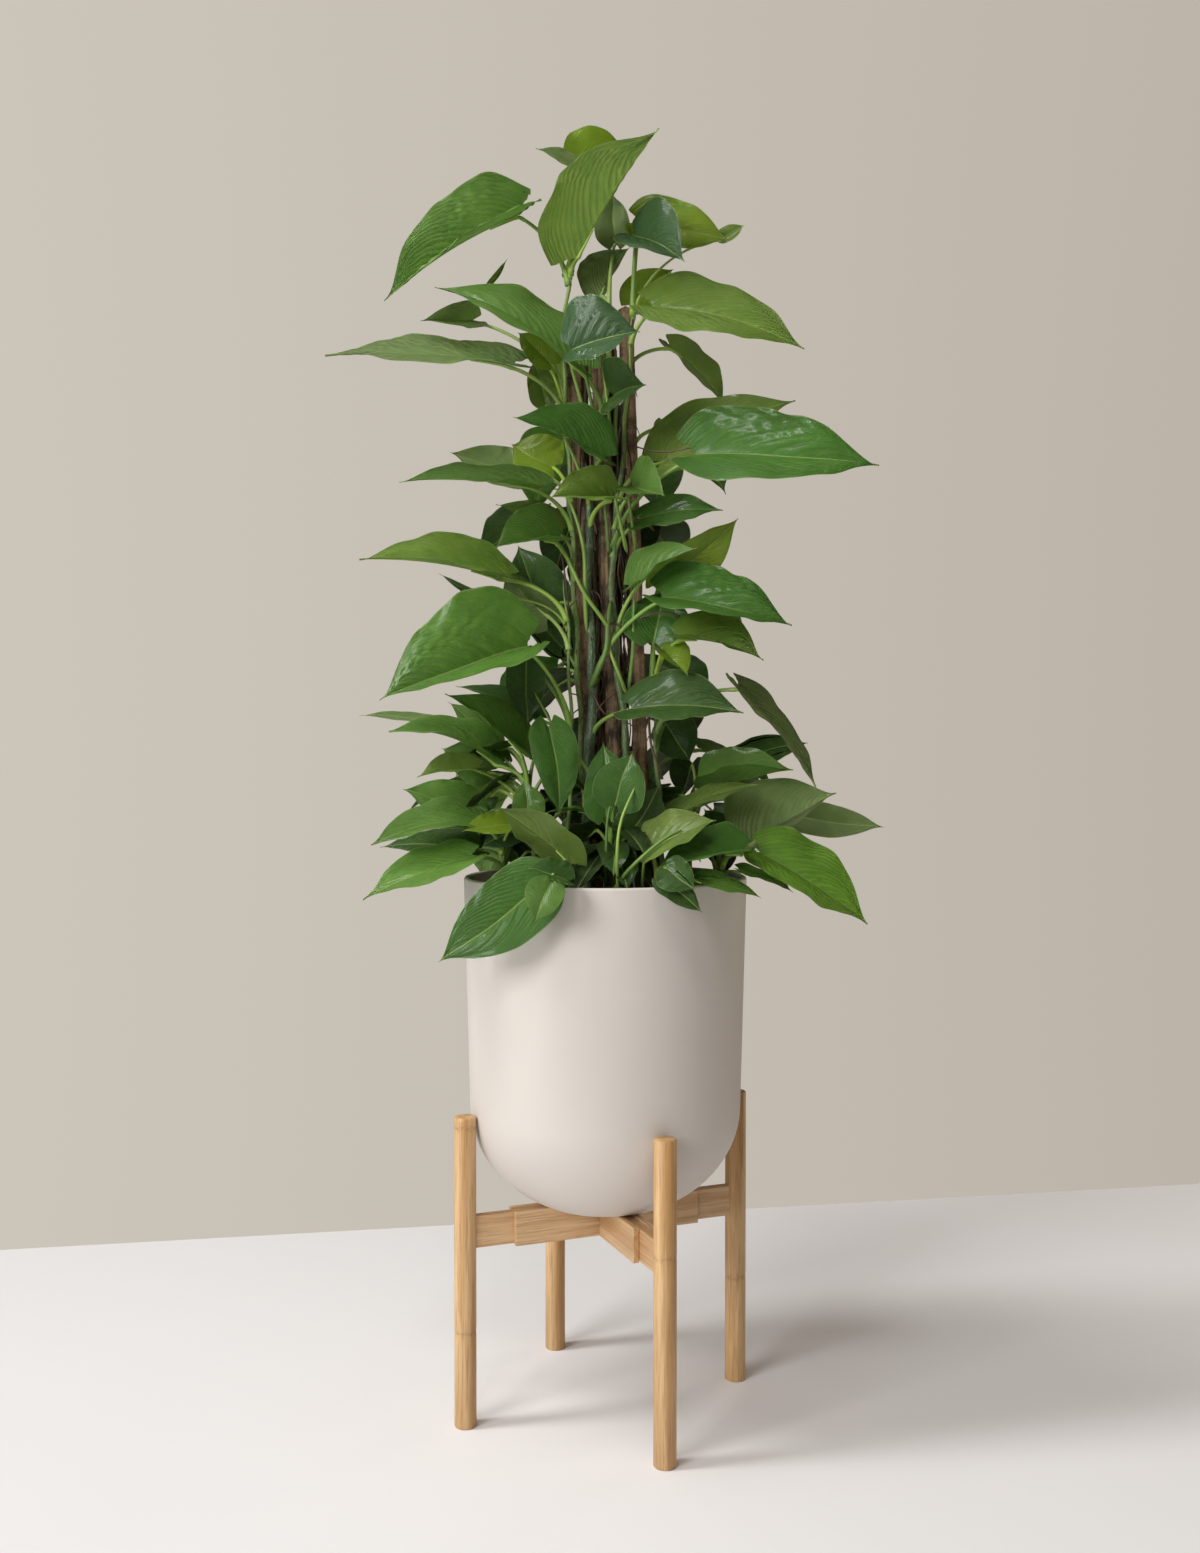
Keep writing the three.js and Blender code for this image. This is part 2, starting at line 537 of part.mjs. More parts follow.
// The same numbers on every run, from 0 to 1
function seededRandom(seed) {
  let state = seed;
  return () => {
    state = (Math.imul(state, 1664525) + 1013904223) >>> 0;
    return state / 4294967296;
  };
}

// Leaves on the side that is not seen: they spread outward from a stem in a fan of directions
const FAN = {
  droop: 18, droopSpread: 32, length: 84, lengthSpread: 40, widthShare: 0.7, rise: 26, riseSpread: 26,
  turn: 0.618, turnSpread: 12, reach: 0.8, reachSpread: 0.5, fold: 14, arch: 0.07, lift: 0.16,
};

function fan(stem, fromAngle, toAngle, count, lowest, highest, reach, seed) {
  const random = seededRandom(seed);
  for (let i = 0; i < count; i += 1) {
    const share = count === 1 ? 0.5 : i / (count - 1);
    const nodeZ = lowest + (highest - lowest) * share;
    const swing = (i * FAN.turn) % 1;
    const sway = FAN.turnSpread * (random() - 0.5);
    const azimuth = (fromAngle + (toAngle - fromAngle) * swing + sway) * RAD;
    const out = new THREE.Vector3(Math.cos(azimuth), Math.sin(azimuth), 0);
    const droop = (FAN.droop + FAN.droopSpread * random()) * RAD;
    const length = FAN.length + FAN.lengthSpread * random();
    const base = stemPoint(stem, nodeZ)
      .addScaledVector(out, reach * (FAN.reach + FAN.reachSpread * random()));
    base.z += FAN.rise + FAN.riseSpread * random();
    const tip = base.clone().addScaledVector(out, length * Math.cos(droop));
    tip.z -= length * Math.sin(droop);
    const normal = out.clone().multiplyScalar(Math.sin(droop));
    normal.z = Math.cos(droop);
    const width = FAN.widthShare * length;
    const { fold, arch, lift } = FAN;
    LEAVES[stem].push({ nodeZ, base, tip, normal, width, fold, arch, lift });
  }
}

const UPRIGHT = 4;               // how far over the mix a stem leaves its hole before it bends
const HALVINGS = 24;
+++
[Task goal]
Please output the entire listing exactly as it stands.

[Result for this task]
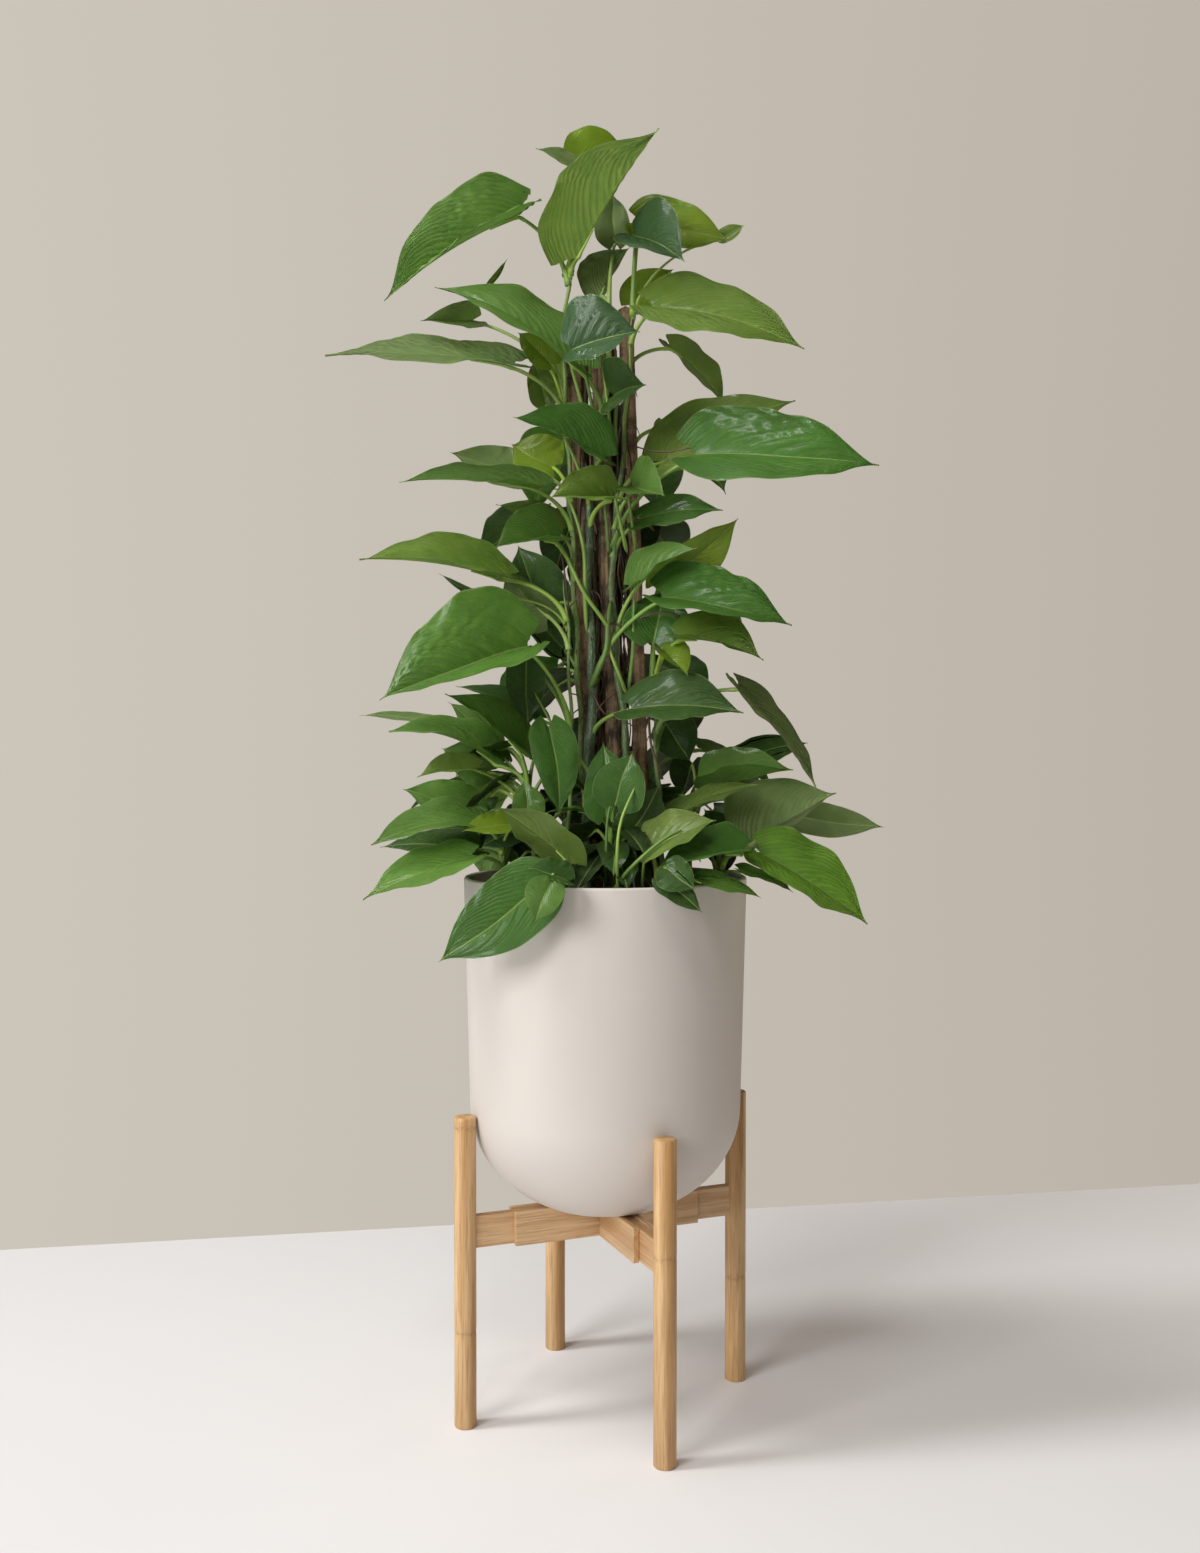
Keep writing the three.js and Blender code for this image. This is part 2, starting at line 537 of part.mjs. More parts follow.
// The same numbers on every run, from 0 to 1
function seededRandom(seed) {
  let state = seed;
  return () => {
    state = (Math.imul(state, 1664525) + 1013904223) >>> 0;
    return state / 4294967296;
  };
}

// Leaves on the side that is not seen: they spread outward from a stem in a fan of directions
const FAN = {
  droop: 18, droopSpread: 32, length: 84, lengthSpread: 40, widthShare: 0.7, rise: 26, riseSpread: 26,
  turn: 0.618, turnSpread: 12, reach: 0.8, reachSpread: 0.5, fold: 14, arch: 0.07, lift: 0.16,
};

function fan(stem, fromAngle, toAngle, count, lowest, highest, reach, seed) {
  const random = seededRandom(seed);
  for (let i = 0; i < count; i += 1) {
    const share = count === 1 ? 0.5 : i / (count - 1);
    const nodeZ = lowest + (highest - lowest) * share;
    const swing = (i * FAN.turn) % 1;
    const sway = FAN.turnSpread * (random() - 0.5);
    const azimuth = (fromAngle + (toAngle - fromAngle) * swing + sway) * RAD;
    const out = new THREE.Vector3(Math.cos(azimuth), Math.sin(azimuth), 0);
    const droop = (FAN.droop + FAN.droopSpread * random()) * RAD;
    const length = FAN.length + FAN.lengthSpread * random();
    const base = stemPoint(stem, nodeZ)
      .addScaledVector(out, reach * (FAN.reach + FAN.reachSpread * random()));
    base.z += FAN.rise + FAN.riseSpread * random();
    const tip = base.clone().addScaledVector(out, length * Math.cos(droop));
    tip.z -= length * Math.sin(droop);
    const normal = out.clone().multiplyScalar(Math.sin(droop));
    normal.z = Math.cos(droop);
    const width = FAN.widthShare * length;
    const { fold, arch, lift } = FAN;
    LEAVES[stem].push({ nodeZ, base, tip, normal, width, fold, arch, lift });
  }
}

const UPRIGHT = 4;               // how far over the mix a stem leaves its hole before it bends
const HALVINGS = 24;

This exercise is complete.